* DIRECTIONS: Each entry in the listing below should be restated word for word.

* EXERCISE MATERIALS:
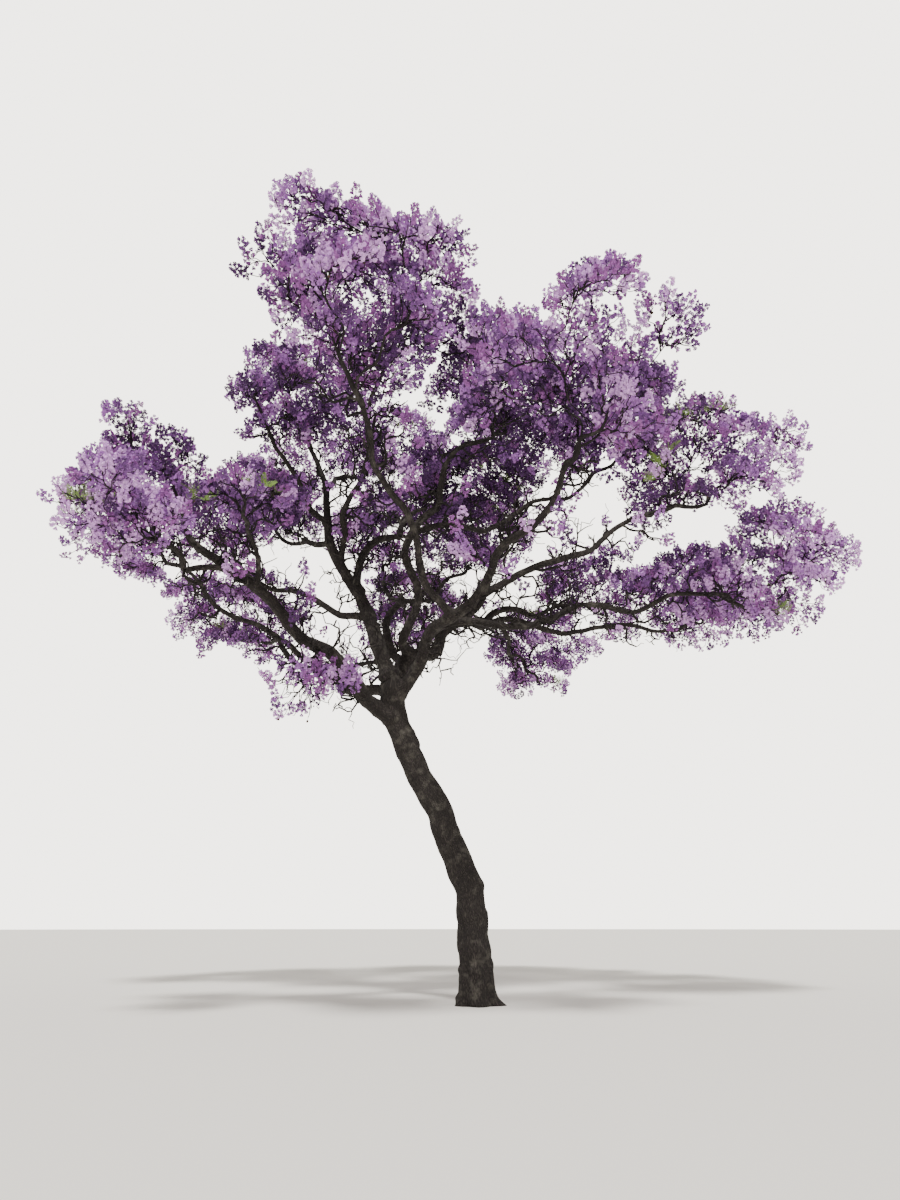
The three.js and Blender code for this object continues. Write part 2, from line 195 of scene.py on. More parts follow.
# Short twigs along the boughs: where they stand, and their way, length, girth and course
SIDE_SEED = 17
SIDE_SPACING = 0.32
SIDE_FROM = 0.12
SIDE_PLACES = (0.2, 0.8)
SIDE_STEP = 0.02
SIDE_UP = 0.2
SIDE_AHEAD = 0.45
SIDE_LIFT = 0.12
SIDE_RISE = 0.1
SIDE_LENGTHS = (0.25, 1.1)
SIDE_GIRTH = 0.022
SIDE_STOUT = 0.6
SIDE_SWAY = 0.12
SIDE_POINTS = 10
SIDE_SIDES = 4
SIDE_TAPER = 0.52

# Which short twigs have blossom: from where on along the bough, of what length, and what share of those
SIDE_BLOSSOM_FROM = 0.5
SIDE_BLOSSOM_LONG = 0.5
SIDE_BLOSSOM = 0.5

# The forks of a short twig
SIDE_FORKS = (0.4, 0.6, 0.8)
FORK_OUT = 0.9
FORK_LENGTHS = (0.35, 0.8)
FORK_POINTS = 7
FORK_SIDES = 3
FORK_SHARE = 0.8

# The worn stubs of shed twigs: their spacing and size, and the parts and radii of one from foot to end
STUB_SPACING = 1.3
STUB_LENGTHS = (0.07, 0.24)
STUB_GIRTHS = (0.2, 0.36)
STUB_LEAST = 0.012
STUB_SIDES = 7
STUB_LOOSE = 0.25
STUB_LOW = 0.4
STUB_MIDDLE = 0.7
STUB_END = 0.3
STUB_TAPER = (1.3, 1.1, 0.85, 0.6)

# What tips carry: the sprays and tips that have leaves, the bare tips, and the masses with more of these
TIP_SEED = 23
LEAFY_SPRAYS = 0.07
LEAFY_TIPS = 0.28
LEAFY_RING = 0.8
BARE_TIPS = 0.05
OPEN_MASSES = ("long_drop",)
OPEN_BARE = 0.62

# Panicles: their way and length, and how far the stalk of a full one and of a bare one reaches
PANICLE_UP = 0.8
PANICLE_OUT = 0.75
PANICLE_LOOSE = 0.16
PANICLE_LENGTHS = (0.2, 0.34)
RACHIS_FULL = 0.9
RACHIS_BARE = 0.2
RACHIS_SHARE = 0.5

# Tones of blossom from the inside of the crown to its outside, and how loosely they are dealt out: deep
# inside is painted shade, pale outside is painted light, and the loose part is the blossom's own tone at
# random
BLOSSOM_NAMES = ("deep", "violet", "rosy", "bright", "pale")
TONE_SEED = 29
SPRAY_LOOSE = 0.5
TIP_LOOSE = 0.9

# Flowers: how many a panicle has, how they stand round it, and the shape of one at length one
FLOWER_SEED = 31
FLOWERS = 16
FLOWER_STALKS = (0.055, 0.01)
STALK_LOOSE = (0.4, 1.6)
STALK_SHOWN = 0.022
STALK_WIDE = 0.007
FLOWER_OUT = 0.9
FLOWER_UP = 0.8
FLOWER_DROOP = 0.12
FLOWER_LOOSE = 0.42
FLOWER_LESSEN = 0.25
FLOWER_SIZES = (0.85, 1.15)
LOBES = 5
LOBE_WIDE = 0.55
LOBE_AT = 0.82
LOBE_HALF_ANGLE = math.radians(32)

# Leaves: the fronds of one tuft, and the shape of one at length one
LEAF_SEED = 37
FRONDS = 5
FROND_LENGTHS = (0.2, 0.34)
FROND_OUT = 0.9
FROND_OUTS = (0.5, 1.4)
FROND_LOOSE = 0.3
FROND_DROOP = 0.3
FROND_STALK = 0.12
RIB_PARTS = 4
RIB_WIDE = 0.018

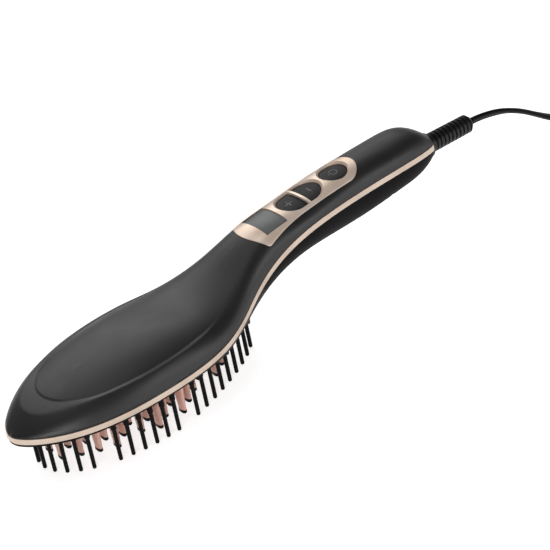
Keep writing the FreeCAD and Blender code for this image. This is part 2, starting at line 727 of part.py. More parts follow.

* ANSWER TO THE TASK:
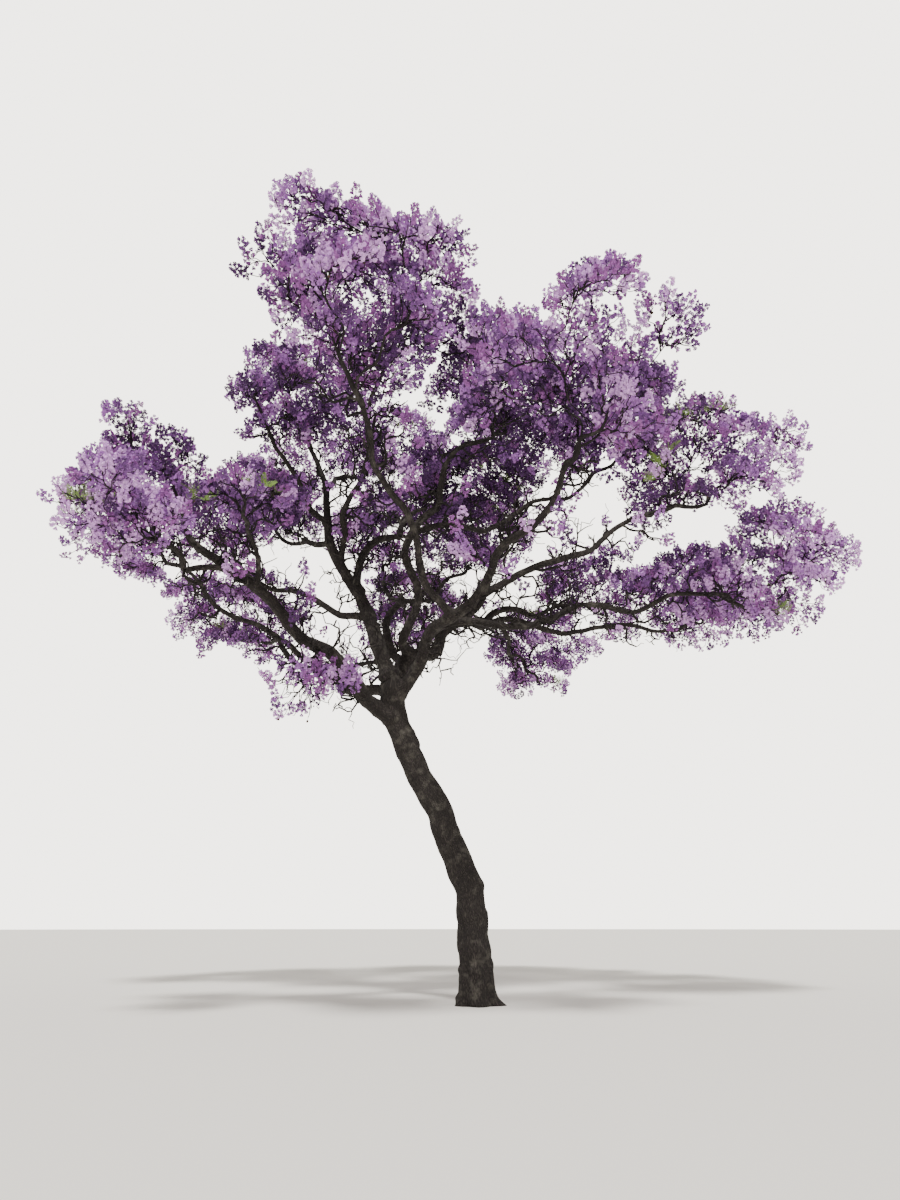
The three.js and Blender code for this object continues. Write part 2, from line 195 of scene.py on. More parts follow.
# Short twigs along the boughs: where they stand, and their way, length, girth and course
SIDE_SEED = 17
SIDE_SPACING = 0.32
SIDE_FROM = 0.12
SIDE_PLACES = (0.2, 0.8)
SIDE_STEP = 0.02
SIDE_UP = 0.2
SIDE_AHEAD = 0.45
SIDE_LIFT = 0.12
SIDE_RISE = 0.1
SIDE_LENGTHS = (0.25, 1.1)
SIDE_GIRTH = 0.022
SIDE_STOUT = 0.6
SIDE_SWAY = 0.12
SIDE_POINTS = 10
SIDE_SIDES = 4
SIDE_TAPER = 0.52

# Which short twigs have blossom: from where on along the bough, of what length, and what share of those
SIDE_BLOSSOM_FROM = 0.5
SIDE_BLOSSOM_LONG = 0.5
SIDE_BLOSSOM = 0.5

# The forks of a short twig
SIDE_FORKS = (0.4, 0.6, 0.8)
FORK_OUT = 0.9
FORK_LENGTHS = (0.35, 0.8)
FORK_POINTS = 7
FORK_SIDES = 3
FORK_SHARE = 0.8

# The worn stubs of shed twigs: their spacing and size, and the parts and radii of one from foot to end
STUB_SPACING = 1.3
STUB_LENGTHS = (0.07, 0.24)
STUB_GIRTHS = (0.2, 0.36)
STUB_LEAST = 0.012
STUB_SIDES = 7
STUB_LOOSE = 0.25
STUB_LOW = 0.4
STUB_MIDDLE = 0.7
STUB_END = 0.3
STUB_TAPER = (1.3, 1.1, 0.85, 0.6)

# What tips carry: the sprays and tips that have leaves, the bare tips, and the masses with more of these
TIP_SEED = 23
LEAFY_SPRAYS = 0.07
LEAFY_TIPS = 0.28
LEAFY_RING = 0.8
BARE_TIPS = 0.05
OPEN_MASSES = ("long_drop",)
OPEN_BARE = 0.62

# Panicles: their way and length, and how far the stalk of a full one and of a bare one reaches
PANICLE_UP = 0.8
PANICLE_OUT = 0.75
PANICLE_LOOSE = 0.16
PANICLE_LENGTHS = (0.2, 0.34)
RACHIS_FULL = 0.9
RACHIS_BARE = 0.2
RACHIS_SHARE = 0.5

# Tones of blossom from the inside of the crown to its outside, and how loosely they are dealt out: deep
# inside is painted shade, pale outside is painted light, and the loose part is the blossom's own tone at
# random
BLOSSOM_NAMES = ("deep", "violet", "rosy", "bright", "pale")
TONE_SEED = 29
SPRAY_LOOSE = 0.5
TIP_LOOSE = 0.9

# Flowers: how many a panicle has, how they stand round it, and the shape of one at length one
FLOWER_SEED = 31
FLOWERS = 16
FLOWER_STALKS = (0.055, 0.01)
STALK_LOOSE = (0.4, 1.6)
STALK_SHOWN = 0.022
STALK_WIDE = 0.007
FLOWER_OUT = 0.9
FLOWER_UP = 0.8
FLOWER_DROOP = 0.12
FLOWER_LOOSE = 0.42
FLOWER_LESSEN = 0.25
FLOWER_SIZES = (0.85, 1.15)
LOBES = 5
LOBE_WIDE = 0.55
LOBE_AT = 0.82
LOBE_HALF_ANGLE = math.radians(32)

# Leaves: the fronds of one tuft, and the shape of one at length one
LEAF_SEED = 37
FRONDS = 5
FROND_LENGTHS = (0.2, 0.34)
FROND_OUT = 0.9
FROND_OUTS = (0.5, 1.4)
FROND_LOOSE = 0.3
FROND_DROOP = 0.3
FROND_STALK = 0.12
RIB_PARTS = 4
RIB_WIDE = 0.018

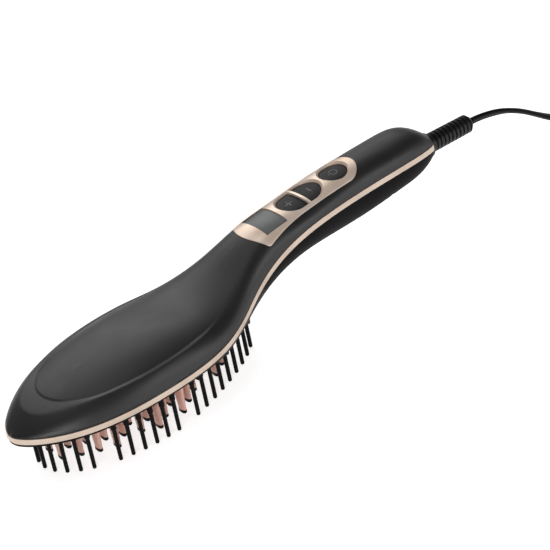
Keep writing the FreeCAD and Blender code for this image. This is part 2, starting at line 727 of part.py. More parts follow.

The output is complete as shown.